OPINIÃO

Oportunismo dos Vivos

Por
· 3 min de leitura
Você prefere ouvir essa matéria?
A- A+

Confesso que tenho tido dificuldades de escrever minha coluna quinzenal, mediante um cenário político e econômico que beiram ao caos. O ambiente político nacional pode ser comparado a devastações causadas por tempestades, furacões, incêndios, terremotos, até mesmo excesso de chuva que encharca a terra e mesma carrega tudo o que vê pela frente fazendo com que os rios transbordem e invadam as casas e as vidas de milhares de pessoas. Os últimos anos no Brasil tem sido de grande desolação, desemprego beirando aos 14 milhões de desempregados e as condições sociais derretem em uma velocidade de fazer inveja a Baumann em seu livro modernidade líquida.

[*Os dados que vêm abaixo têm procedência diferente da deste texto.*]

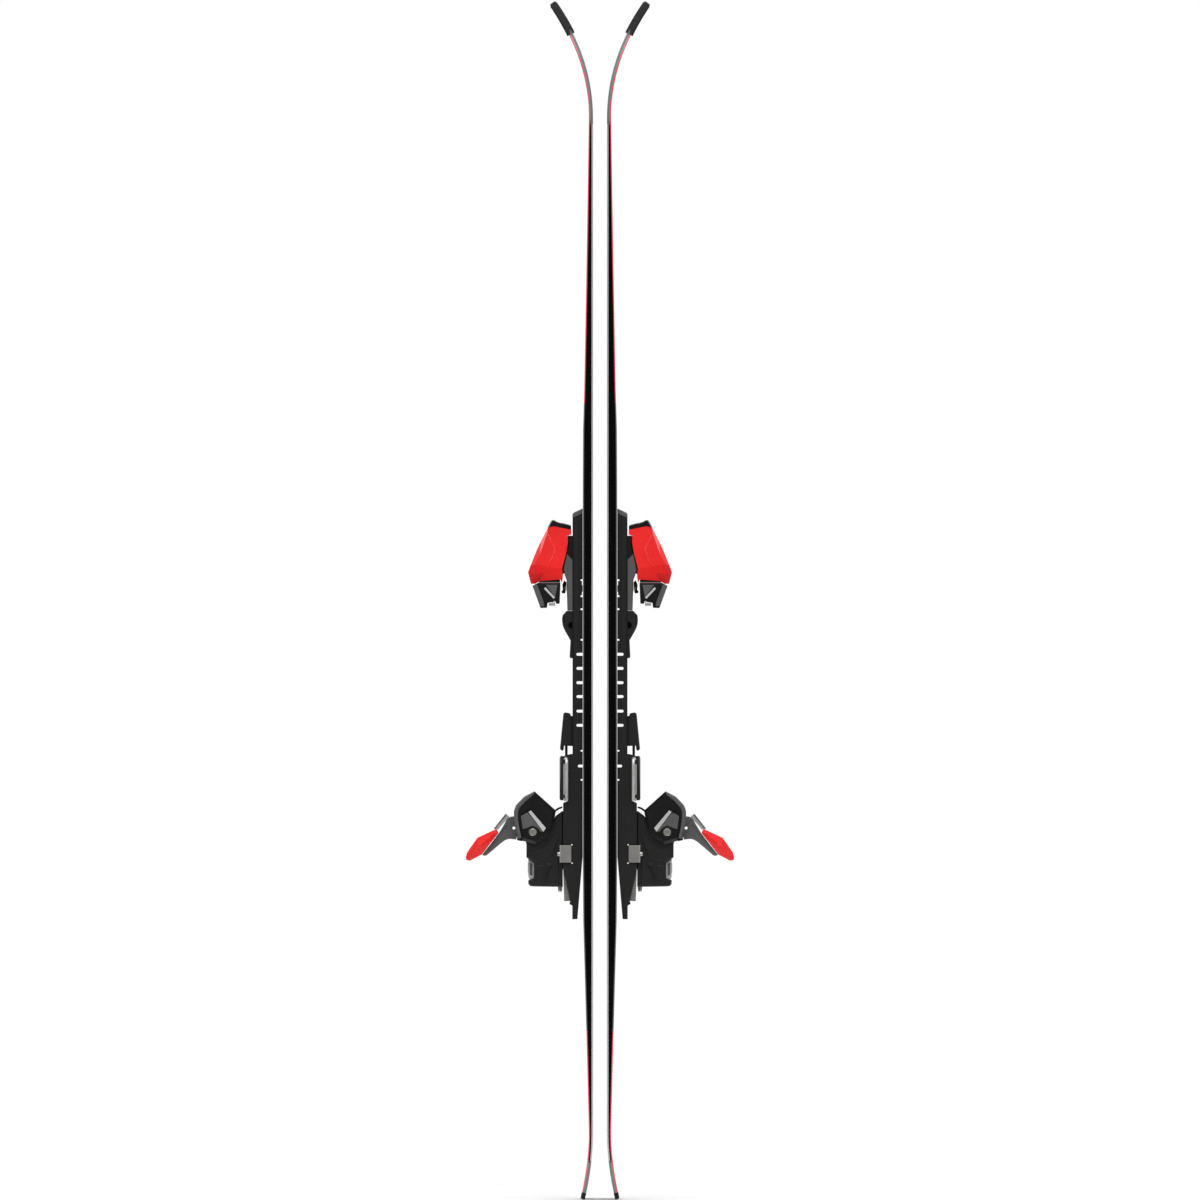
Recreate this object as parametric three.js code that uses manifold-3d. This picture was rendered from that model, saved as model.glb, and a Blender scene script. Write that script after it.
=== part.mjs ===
// A pair of alpine skis with bindings, standing on their tails with their bases facing.
// Millimetres, +Z up along the skis towards the tips, X across the gap between the bases, Y across each ski.
// The origin is on the floor, midway between the two skis.
//
// One ski is modelled in its own frame: X is the height above its base, Y the width and Z the distance from the
// tail end. Side outlines below are lists of [height, distance]. The finished ski is then placed twice.
import * as THREE from "three";
import { mergeVertices } from "three/addons/utils/BufferGeometryUtils.js";
import Module from "manifold-3d";

const wasm = await Module();
wasm.setup();

// ---------------------------------------------------------------- driving dimensions
const HALF_GAP = 9.6; // from the mid plane of the pair to each running surface
const GAP = 0.3; // between pieces that touch
const WIDE = 120; // longer than any width, for cutting tools

const SKI = {
  tailStart: 8.6, // the laminate starts above the tail guard
  tipEnd: 1636, // and ends inside the tip guard
  tailContact: 88,
  tipContact: 1486,
  tipRise: { length: 121, height: 28.9, power: 2.1 },
  tailRise: { length: 88, height: 11.4, power: 1.8 },
  waist: { at: 720, half: 34 },
  shovel: { at: 1500, half: 60, taper: 152 },
  tail: { at: 70, half: 51.5, taper: 120 },
  wallFrom: 53.3,
  wallTo: 1478.7,
  wallWidth: 4,
};
const LAYER = { edgeWidth: 2.2, edgeHeight: 1.9, topsheet: 1.2 };
// thickness of the whole laminate at distances from the tail end
const THICKNESS = [
  [0, 5.6], [95, 5.6], [190, 8], [300, 11], [385, 13.4], [471, 14],
  [976, 14], [1059, 13.6], [1115, 12], [1200, 10.4], [1285, 8.9],
  [1375, 7.4], [1470, 5.9], [1500, 5.4], [1660, 5.2],
];
const GUARD = { tipFrom: 1606, tipTo: 1648.6, wall: 2.8, tailTo: 8.3 };

const PLATE = { half: 31, bottom: 14.3, top: 28.2, slotDepth: 9.4, slotHeight: 4 };
const SLOTS_AT = [596, 652.1, 671.6, 691.7, 710.8, 730.5, 749.9];
const NOTCHES_AT = [577, 617, 769.8, 812, 830, 852];
const NOTCH = { depth: 4, height: 2.4 };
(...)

Lembrei-me de uma aula de história que em algum momento marcou minha vida e veio em minhas lembranças dada a gravidade do momento no qual vivemos no Brasil. O que vivemos hoje me fez lembrar o terremoto de Lisboa, ocorrido em 1755.  Lisboa, primeiro de Novembro, dia de todos os santos, véspera de finados; a nobreza se retirara para o campo, de modo a aproveitar o feriado. Já a gente simples lotava as igrejas; acendia velas, pedia a Deus pelas almas. Às 9h40 da manhã, o tremor de terra que abalou a cidade pode ter chegado a 8 ou 9 pontos, numa escala moderna; foi descomunal. Logo veio o tsunami, com ondas de mais de 6 metros de altura, colocando a cidade baixa sob águas.

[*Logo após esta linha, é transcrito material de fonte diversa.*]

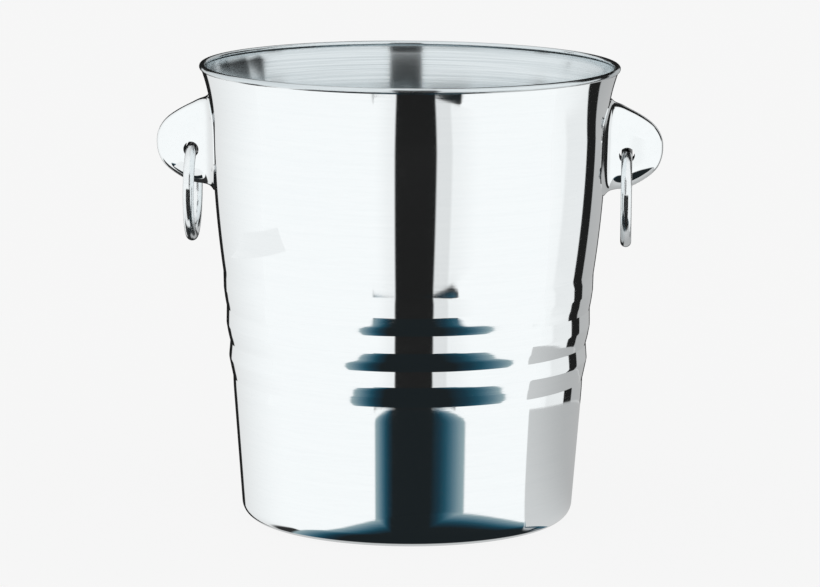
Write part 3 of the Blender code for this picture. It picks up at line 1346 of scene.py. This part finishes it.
@dataclass
class Studio:
    """The floor, the light and the camera.

    The light is a white tent with a dark opening in front, one behind and a gap on the right, as it is set
    for polished metal. Angles are in degrees. A bearing is 0 in front, at -Y, and 90 at +X. A rise is 90
    overhead. Lengths ahead are along -Y.
    """

    camera_bearing: float = 3.0
    camera_distance: float = 2.0595
    camera_height: float = 0.4558
    camera_lens: float = 191.6
    camera_sensor: float = 36.0
    camera_reach: float = 60.0
    camera_roll: float = 0.407
    camera_aim: Vector = field(default_factory=lambda: Vector((0.0008, 0.0, 0.1073)))
    # The floor shows this much light of its own, and a little more paper near the bucket, between two radii.
    floor_level: float = 0.925
    floor_glow: tuple[float, float] = (0.96, 1.0)
    floor_near: tuple[float, float] = (120 * MM, 600 * MM)
    floor_paper: float = 0.97
    floor_radii: tuple[float, float, float] = (0.5, 1.2, 2.5)
    floor_sides: int = 96
    cove_steps: int = 12
    floor_radius: float = 4.0
    cove_radius: float = 1.5
    cove_height: float = 4.0
    # The front opening, and the flat panel on which the wall sees it.
    opening: tuple[float, float] = (-5.2, 18.6)
    panel_ahead: float = 300 * MM
    # The point behind the mirror wall from which bearings on near cards are taken.
    focus: tuple[float, float] = (2.3 * MM, 45 * MM)
    gap_radius: float = 352 * MM
    # Beyond this radius the gap is only as wide as from one x to the other.
    gap_neck: tuple[float, float, float] = (292 * MM, -92 * MM, 170 * MM)
    # The dark pool on the floor round the bucket: its middle (x, ahead) and radius.
    pool: tuple[float, float, float] = (15 * MM, 56 * MM, 67 * MM)
    # The flags that give the rings a dark core: middle, half width, distance ahead, bottom and top.
    flag: tuple[float, float, float, float, float] = (103.5 * MM, 8 * MM, 31 * MM, 116 * MM, 161 * MM)
    # How much darker the tent gets towards the back, and between which bearings.
    back_shade: float = 0.24
    back_bearings: tuple[float, float] = (85.0, 172.0)
    patches: tuple[Patch, ...] = (
        # The greyer panel on the right, and the black gap beside it.
        Patch(0.86, (107.0, 129.0, 2.0), (-20.0, 40.0, 4.0)),
        Patch(BLACK, (129.2, 142.0, 0.6), (-44.0, 28.0, 3.0)),
        # The opening behind.
        Patch(BLACK, (171.75, OPEN, 0.75), (-24.0, 22.0, 3.0)),
        Patch(BLACK, (-OPEN, -171.75, 0.75), (-24.0, 22.0, 3.0)),
        # What the lining and the two edges of the wall see over the rim and past it.
        Patch(BLACK, (170.0, OPEN, 2.0), (-OPEN, 63.0, 3.0)),
        Patch(BLACK, (-OPEN, -154.75, 0.75), (-OPEN, 22.0, 4.0)),
        Patch(BLACK, (111.0, 130.0, 1.5), (5.0, 32.0, 3.0)),
        Patch(BLACK, (-170.0, -143.0, 1.0), (5.0, 32.0, 3.0)),
        # The dim floor behind, seen along the undersides of the ears.
        Patch(0.03, (-OPEN, -96.0, 4.0), (-78.0, -36.0, 3.0)),
        Patch(0.42, (96.0, OPEN, 4.0), (-78.0, -46.0, 3.0)),
    )
    ear_card_level: float = 0.93
    # Degrees down at which the dark floor starts, is as wide as its shoulders, widens, and widens fast.
    dark_down: tuple[float, float, float, float] = (14.2, 18.3, 18.4, 25.3)
    # Its spread on the right and on the left: the edge at the start, the shoulder's width, what each degree
    # adds where it widens and where it widens fast, and the furthest it goes.
    dark_right: tuple[float, float, float, float, float] = (18.6, 22.4, 1.0, 4.3, 88.0)
    dark_left: tuple[float, float, float, float, float] = (-5.2, -13.1, -0.25, -1.9, -92.0)
    # The core of it, on the right and on the left: the edge, and what each fast degree adds.
    core_right: tuple[float, float] = (18.8, 1.6)
    core_left: tuple[float, float] = (-6.5, -0.8)
    # Degrees down at which the look past the foot turns all dark, and at which it turns black.
    all_dark: tuple[float, float] = (62.0, 70.0)
    all_black: tuple[float, float] = (37.0, 47.0)
    # Degrees down at which the opening starts.
    opening_down: tuple[float, float] = (6.0, 8.0)
    # The softness of the dark floor's and the opening's edges.
    edge: float = 0.7
    # The greyer white beside the opening: how much darker, between two bearings. The middle splits its sides.
    beside_right: Shade = (0.14, 26.5, 28.5)
    beyond_right: Shade = (0.08, 28.0, 46.0)
    beside_left: Shade = (0.09, -18.0, -6.0)
    middle: tuple[float, float] = (7.0, 8.0)
    # The grey beyond the gap on the right: its bearings, the rises at which it ends, and how it gets lighter.
    beyond_bearings: Band = (135.0, 174.0, 1.0)
    beyond_rises: tuple[float, float] = (20.0, 45.0)
    beyond_level: float = 0.42
    beyond_light: Shade = (0.14, -25.0, 12.0)
    # The grey part of the floor card: from x, up to a distance ahead, and out to a radius.
    grey_x: tuple[float, float] = (60 * MM, 70 * MM)
    grey_ahead: tuple[float, float] = (51 * MM, 53 * MM)
    grey_radius: tuple[float, float] = (285 * MM, 295 * MM)
    grey_shade: float = 0.36
    grey_turn_shade: Shade = (0.18, 60.0, 120.0)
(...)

Na parte alta, o incêndio resultante da cera de milhares de velas, que escorria, pôs a arder as ruas e os corpos. A cidade foi destruída. Naturalmente, ocorreram saques de cadáveres, casas e igrejas; as autoridades determinaram que capturados, os saqueadores deveriam ser enforcados e expostos como exemplo. Possível imaginar o cenário: mortes por soterramento, mortes por afogamento, mortes pelo fogo, mortes por enforcamento: todos ali expostos, num quadro de terror.

De volta à Capital, El Rei, Dom José, reunido ao governo, perguntava: o que fazer? “Sepultar os mortos, cuidar dos vivos”. Há divergência quanto a autoria da frase — alguns atribuem a D. Pedro de Almeida, Marques de Alorna, outros a Sebastião José de Carvalho e Melo, o Marquês de Pombal —, o fato é que o conselho ecoou pelo reino. Primeiro-ministro, Pombal reuniu um seleto grupo de arquitetos, planejou-se o novo; para derrubar de vez o velho, nomeou oficial com autonomia para definir o que ia ao chão, o “Bota Abaixo”.

De acordo com o Professor Carlos Melo, a metáfora serve para a cena política nacional: o primeiro tremor foi o mensalão, depois a turbulência das primeiras ondas de 2013; a operação Lava Jato incendiou a parte alta da sociedade. Crise econômica, a teimosia de Dilma; Eduardo Cunha, o impeachment, Tchau Querida; Lula, Aécio, Michel Temer e seu governo controverso; Joesley Batista e mais outro tsunami — o que faltava? O farisaísmo dos políticos, o moralismo torto nas redes; a intolerância, a impossibilidade do diálogo.

Para o economista Marcos Lisboa é preciso fazer algumas avaliações e reavaliações, Minha Casa Minha Vida é um exemplo. Deu certo? Qual o grau de satisfação dos moradores? Tem saneamento, estão perto do trabalho, o dinheiro foi bem gasto, há projetos abandonados? Há obras de infraestrutura enferrujando, quanto dinheiro se investiu em projetos que fracassaram? Teve a refinaria Abreu e Lima, o Comperj. Foram repassados R$ 500 bilhões para o BNDES. Pelas contas do Ministério da Fazenda, o custo desse repasse para o governo, para a sociedade, foi de R$ 323 bilhões, em torno de US$ 120 bilhões. o Plano Marshall custou US$ 120 bilhões, trazendo para valor presente. O que o BNDES consumiu em recursos é equivalente ao Plano Marshall, que reconstruiu a Europa.

Quatorze milhões de desempregados, a expectativa frustrada do crescimento. O medo de retrocessos institucionais, políticos, democráticos; a desolação; a limitada perspectiva de futuro. O sistema político ruiu. Ninguém sabe por quanto tempo, nesse ambiente, o atual governo se sustentará. O que fazer? Seguindo a norma simples, como Pombal, o país deve sepultar os mortos deste processo; são vários, à suas almas cabe o despacho deste vale de lágrimas; que os corpos sejam recolhidos, com justiça. No mais, cuidar dos vivos, evitando o oportunismo dos muito vivos.